I share many of these concerns. Covid and the resulting lockdowns fucked up the world and a lot of people have lingering mental illness. I believe social media is poison. I see signs of pushback, and I take the longview. I may not live to see us fully recover but humans are the same as they've ever been. We're wired to need human contact and to be interested in each other. I believe in cycles. Whatever trend is happening, a countertrend is brewing.


But, nobody is born able to create at a high level. Someone needs to fund failure, because that's where people grow. If all of that stuff gets fed to the LLM, how will the future artists we will need in the future eat?

But, for all of the downsides of mixing art and commerce — many of them listed above — someone needs to pay for it. We had a time in Europe where art was not funded. We called it "The Dark Ages." It preceded the Rennesaince: a near Cambrian explosion of new ideas and forms of expression all kicked off by an idea sweeping the land that Humanism mattered, and that someone other than The Church could fund art. Not great for access if you're not a Medecci, but rocks in a pond make ripples. Art became a commerce in itself, but also got folded into all sorts of previously unconnected industries like fashion and architecture, furniture, pottery because someone funded the development of those skills. The objects of daily life, which constitute the vast majority of lived existence could be touched by the thoughtful intention of a person. Separating out functional design — free to be taken over by the soulless — and some other Art with a capitol "A" may feel like it's preserving the art that matters, but it's washing away most of the impact art has on our lives.


Patronage is always an issue.
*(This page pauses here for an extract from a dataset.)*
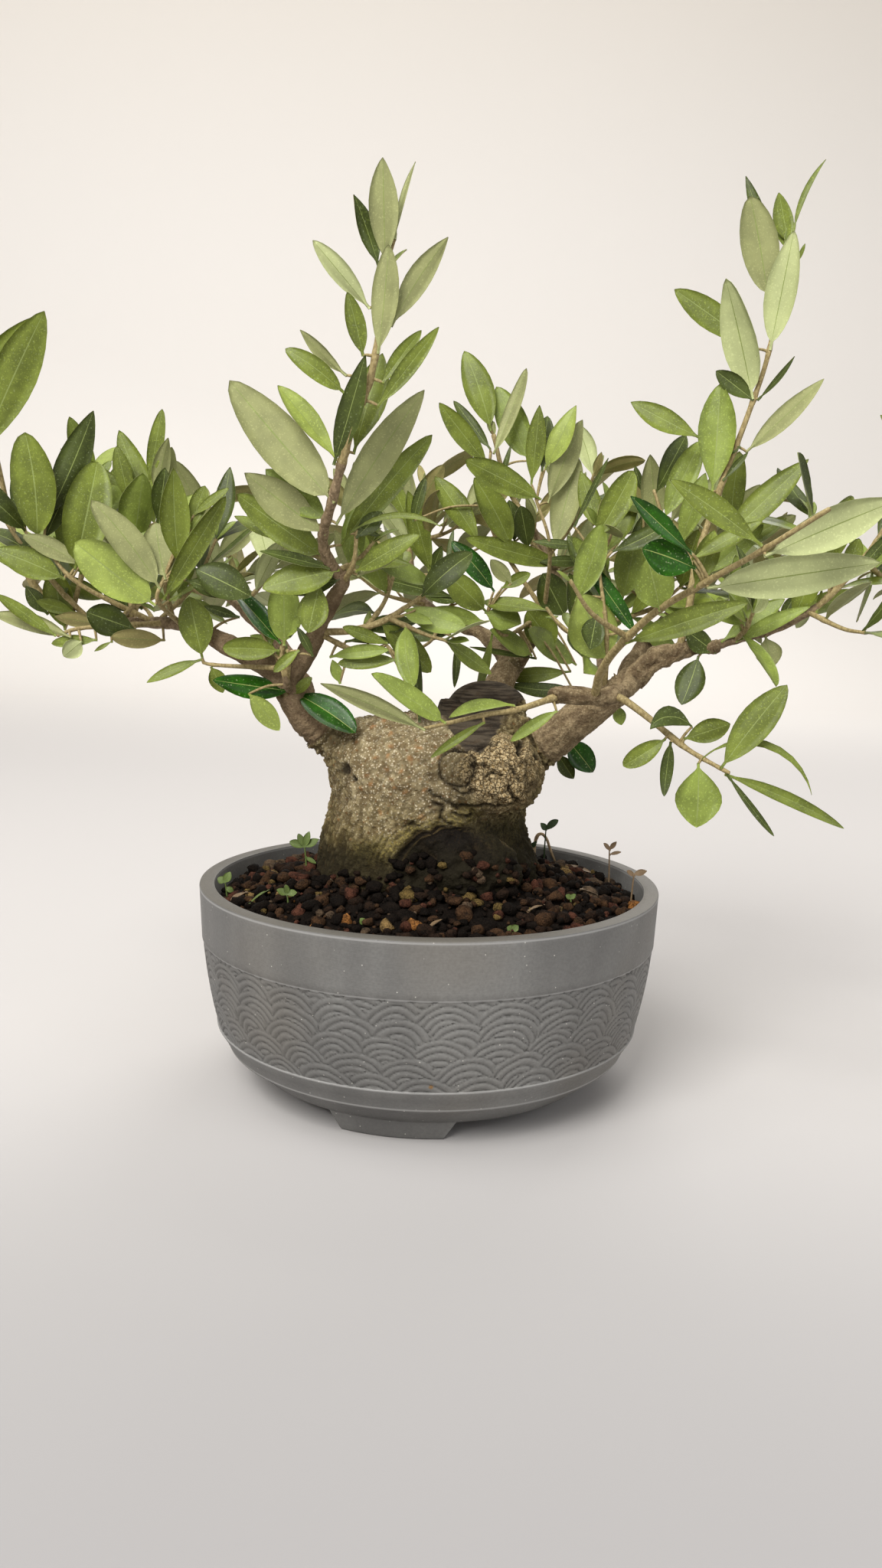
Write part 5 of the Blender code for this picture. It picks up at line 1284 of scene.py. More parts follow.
# %% Leaves seen in the photograph
# A capital letter puts a leaf behind its twig. Upper sides: g glossy, d deep, m middling, f fresh,
# y yellow green. Undersides: s sage, p pale, o brownish. A last number bends the leaf, in degrees.
Spray = namedtuple("Spray", "mass depth twig leaves")
SPRAYS = (
    Spray("leader", -62, (), (
        (503, 345, 500, 203, 38, "s"), (494, 346, 461, 253, 25, "d"), (516, 312, 543, 210, 7, "S", 14),
        (494, 461, 508, 318, 36, "s"), (482, 402, 407, 313, 27, "p"), (512, 425, 585, 310, 27, "s"),
        (474, 464, 453, 380, 27, "m"), (452, 490, 391, 430, 20, "s"), (448, 512, 370, 453, 23, "m"),
        (500, 500, 551, 430, 20, "m"), (494, 530, 574, 425, 22, "m"), (436, 606, 478, 462, 30, "d"),
        (462, 592, 499, 458, 42, "M"), (436, 656, 300, 497, 64, "s"), (440, 600, 362, 502, 34, "Y"),
        (440, 684, 551, 508, 43, "s"), (446, 712, 565, 567, 33, "M"), (430, 640, 339, 580, 36, "F"),
        (428, 680, 346, 612, 38, "F"), (424, 698, 318, 617, 46, "s"), (424, 728, 309, 645, 38, "M"))),
    Spray("leader", -36, ((455, 766), (462, 735), (466, 692)), (
        (430, 742, 338, 720, 20, "d"), (442, 745, 341, 768, 42, "m"), (446, 755, 376, 776, 22, "d"),
        (418, 762, 402, 828, 40, "m"), (468, 752, 539, 706, 20, "s"), (466, 746, 548, 698, 30, "m"),
        (458, 697, 577, 688, 8, "m", -70), (466, 702, 500, 668, 22, "d"), (470, 690, 498, 700, 8, "d", 10))),
    Spray("left_inner", -22, ((392, 880), (378, 856), (368, 842)), (
        (366, 840, 298, 763, 34, "g"), (371, 842, 370, 752, 38, "f"), (364, 850, 289, 846, 31, "m"),
        (381, 903, 276, 889, 36, "g"), (325, 906, 366, 955, 28, "y"), (388, 907, 465, 955, 38, "g"),
        (390, 850, 356, 878, 14, "m"), (384, 906, 408, 884, 15, "m"), (408, 856, 388, 818, 12, "d"))),
    Spray("left_inner", -14, ((300, 872), (276, 868), (264, 860)), (
        (264, 858, 246, 778, 40, "m"), (262, 862, 188, 890, 14, "m"), (276, 872, 292, 906, 22, "m"))),
    Spray("left_crown", -8, ((60, 818), (20, 700), (-28, 600)), (
        (-28, 600, 56, 404, 48, "m"), (-40, 540, 40, 414, 40, "m"), (-30, 600, -60, 470, 44, "m"))),
    Spray("left_crown", -14, ((140, 800), (100, 760), (55, 708)), (
        (48, 706, 32, 563, 56, "m"), (62, 676, 123, 536, 34, "D"), (60, 702, 88, 645, 22, "D"),
        (106, 738, 28, 698, 23, "s"), (98, 742, 130, 594, 54, "m"), (84, 756, -12, 716, 36, "m"),
        (85, 822, 70, 745, 38, "m"), (62, 802, 33, 764, 22, "d"))),
    Spray("left_crown", -2, ((175, 800), (172, 740), (178, 700)), (
        (172, 640, 78, 586, 16, "m"), (205, 690, 155, 561, 32, "m"), (168, 655, 152, 581, 20, "m"),
        (195, 628, 212, 533, 17, "m"), (203, 645, 220, 570, 23, "s"), (205, 682, 216, 610, 24, "d"),
        (172, 722, 188, 618, 42, "f"), (142, 710, 76, 625, 25, "s"))),
    Spray("left_crown", -26, ((205, 812), (206, 785), (212, 760)), (
        (208, 768, 118, 652, 38, "s"), (202, 790, 97, 706, 60, "y"), (216, 756, 203, 681, 44, "s"),
        (234, 740, 226, 610, 35, "m"), (214, 782, 296, 648, 30, "m"), (250, 690, 268, 633, 20, "m"),
        (254, 672, 299, 636, 13, "m"), (252, 742, 330, 778, 46, "d"), (222, 784, 305, 725, 8, "m", 20),
        (244, 758, 302, 780, 22, "d"))),
    Spray("left_crown", -18, ((150, 815), (110, 820), (75, 830)), (
        (72, 830, -6, 776, 17, "m"), (92, 832, -10, 800, 23, "s"), (98, 800, 45, 784, 16, "m"),
        (126, 815, 70, 805, 20, "o"), (176, 822, 112, 799, 36, "d"), (214, 836, 145, 832, 25, "o"),
        (106, 838, 82, 858, 24, "p"), (126, 836, 65, 840, 14, "m"), (146, 838, 122, 851, 6, "m"))),
    Spray("left_crown", 4, ((200, 815), (190, 795), (165, 780)), (
        (165, 800, 135, 760, 24, "d"), (185, 795, 150, 765, 30, "d"), (312, 806, 265, 791, 14, "d"))),
    Spray("inner_spray", -20, ((425, 862), (470, 852), (505, 842)), (
        (505, 840, 445, 819, 18, "m"), (480, 838, 482, 793, 12, "m"), (432, 858, 508, 848, 20, "f"),
        (452, 838, 524, 838, 12, "d"), (520, 862, 440, 866, 21, "m"), (444, 892, 434, 860, 17, "f"),
        (548, 942, 540, 828, 16, "d"))),
    Spray("back_centre_crown", 30, ((590, 826), (562, 838), (520, 858)), (
        (588, 828, 522, 831, 20, "d"), (597, 836, 594, 899, 11, "d"), (542, 853, 502, 852, 11, "d"),
        (600, 782, 466, 748, 22, "d"), (632, 812, 560, 796, 23, "f"), (602, 786, 552, 778, 16, "d"),
        (562, 750, 500, 610, 28, "m"), (564, 750, 532, 640, 26, "m"), (563, 752, 577, 712, 18, "d"))),
    Spray("back_right_crown", 52, ((640, 760), (638, 680), (641, 590)), (
        (641, 562, 607, 455, 35, "m"), (640, 586, 592, 523, 15, "d"), (638, 608, 573, 525, 28, "m"),
        (645, 592, 688, 482, 19, "s"), (628, 712, 568, 620, 32, "m"), (668, 715, 620, 622, 36, "m"),
        (645, 650, 668, 580, 8, "d"), (585, 745, 592, 690, 8, "d"), (540, 680, 556, 622, 14, "d"))),
    Spray("back_right_crown", 34, ((740, 782), (718, 715), (700, 652)), (
        (690, 602, 647, 503, 38, "f"), (694, 632, 705, 528, 25, "m"), (708, 615, 716, 541, 24, "d"),
        (712, 612, 753, 527, 32, "y"), (716, 656, 762, 547, 34, "s"), (724, 717, 756, 598, 38, "s"),
        (706, 652, 607, 600, 34, "m"), (672, 708, 665, 652, 26, "d"), (690, 716, 680, 660, 27, "d"),
        (736, 738, 607, 703, 27, "m"), (762, 714, 695, 706, 13, "d"), (770, 735, 704, 734, 18, "d"))),
    Spray("back_right_crown", 20, ((700, 858), (660, 830), (636, 800)), (
        (645, 772, 588, 705, 26, "g"), (634, 798, 580, 745, 36, "m"), (668, 762, 640, 730, 18, "s"),
        (634, 800, 682, 816, 36, "f"), (694, 856, 640, 822, 30, "f"), (752, 868, 684, 822, 30, "f"),
        (724, 846, 688, 797, 44, "m"), (738, 806, 708, 748, 42, "d"), (656, 768, 694, 748, 16, "m"),
        (745, 877, 650, 884, 20, "m"), (748, 900, 664, 896, 20, "d"), (700, 860, 612, 845, 7, "d"),
        (643, 828, 621, 914, 13, "f"))),
    Spray("right_inner", -18, ((790, 880), (792, 830), (782, 740)), (
        (794, 864, 757, 775, 62, "y"), (752, 784, 788, 682, 42, "f"), (778, 702, 828, 613, 35, "m"),
        (750, 688, 795, 597, 8, "d"), (832, 830, 762, 730, 24, "g"), (812, 784, 832, 692, 42, "f"),
        (856, 692, 849, 592, 31, "s"), (842, 645, 829, 607, 10, "d"), (876, 682, 918, 622, 20, "s"),
        (800, 720, 880, 680, 26, "d"), (836, 780, 842, 720, 26, "m"), (780, 800, 770, 850, 30, "d"))),
    Spray("right_leader", -14, (), (
        (1012, 345, 973, 228, 17, "d"), (1003, 390, 980, 255, 38, "s"), (1030, 318, 1017, 250, 24, "m"),
        (1037, 302, 1079, 205, 7, "m", -30), (1006, 456, 1038, 300, 38, "p"), (1040, 344, 1052, 317, 5, "m"),
        (990, 456, 880, 377, 31, "M"), (983, 520, 949, 362, 47, "p"), (983, 522, 934, 484, 21, "d"),
        (990, 522, 1039, 464, 7, "d"), (975, 590, 1077, 494, 27, "s"), (930, 642, 941, 500, 45, "f"),
        (915, 572, 823, 523, 31, "M"), (945, 627, 978, 588, 9, "d"), (935, 714, 1057, 597, 36, "m"),
        (966, 584, 948, 592, 9, "d"))),
    Spray("front_spray", -60, (), (
        (994, 712, 873, 625, 32, "m"), (1000, 726, 1172, 652, 48, "p"), (925, 768, 1150, 733, 50, "p"),
        (818, 840, 978, 787, 36, "m"), (903, 722, 822, 647, 28, "g"), (907, 742, 838, 716, 44, "g"),
        (862, 797, 845, 728, 48, "f"), (908, 766, 935, 690, 34, "m"), (905, 730, 998, 682, 22, "m"))),
    Spray("right_tip", -16, (), (
        (943, 838, 1026, 781, 27, "f"), (962, 838, 1058, 790, 20, "f"), (934, 852, 893, 822, 32, "d"),
        (1000, 832, 1009, 873, 34, "s"), (912, 858, 890, 922, 36, "d"), (1020, 812, 1040, 775, 16, "d"),
        (1108, 752, 1122, 702, 20, "m"), (1066, 800, 1074, 768, 6, "m"), (1120, 745, 1170, 692, 18, "d"))),
    Spray("drooping_spray", -46, (), (
        (868, 966, 812, 1001, 24, "m"), (876, 970, 867, 1041, 17, "d"), (912, 998, 910, 1083, 56, "f"),
        (903, 950, 848, 952, 26, "d", 110), (894, 965, 956, 945, 29, "m"), (942, 1003, 1030, 893, 43, "m"),
        (918, 992, 1062, 1038, 9, "m", -125), (948, 1012, 1108, 1082, 17, "m"),
        (950, 1012, 1012, 1093, 9, "d"))),
    Spray("low_front_spray", -46, (), (
        (554, 953, 418, 889, 25, "s"), (581, 944, 484, 879, 31, "f"), (671, 922, 585, 938, 17, "f", 34),
        (632, 944, 561, 990, 13, "m"), (727, 929, 666, 969, 15, "f"))),
    Spray("low_right_spray", 2, (), (
        (742, 968, 778, 1009, 36, "g"), (728, 985, 750, 1018, 23, "d"), (806, 922, 812, 948, 18, "f"))),
)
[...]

Starving artists existed before AI. There is a school of thought that serious artists don't really have a choice in it--they are going to create art regardless. I do worry about how people are educated and develop taste, but that's not a new worry either.


I agree with you on one thing — this isn't new. But it's not a direction I'm comfortable with, and it is a huge acceleration.

You make a lot of good points. One of the problems with arguing against the pessimism is that I can't describe what it is that will keep everything from being terrible. From my perspective, it feels like every era I've lived through has been the best and the worst of times simultaneously. I love the arts, and all I can say is every year someone makes something fresh that blows me away. It can be a movie, a record, a book, a TV show, a game. It felt like it used to happen more regularly, but I'm probably jaded now. The point is, it hasn't stopped happening. If I find out that something that blows me away was created by AI, I might have rethink my priors, but that hasn't happened yet. I have a hard time conceptually distilling humans out of the equation.

Final word on the "very death of human culture": throughout history all doomsayers have underestimated our ability to adapt.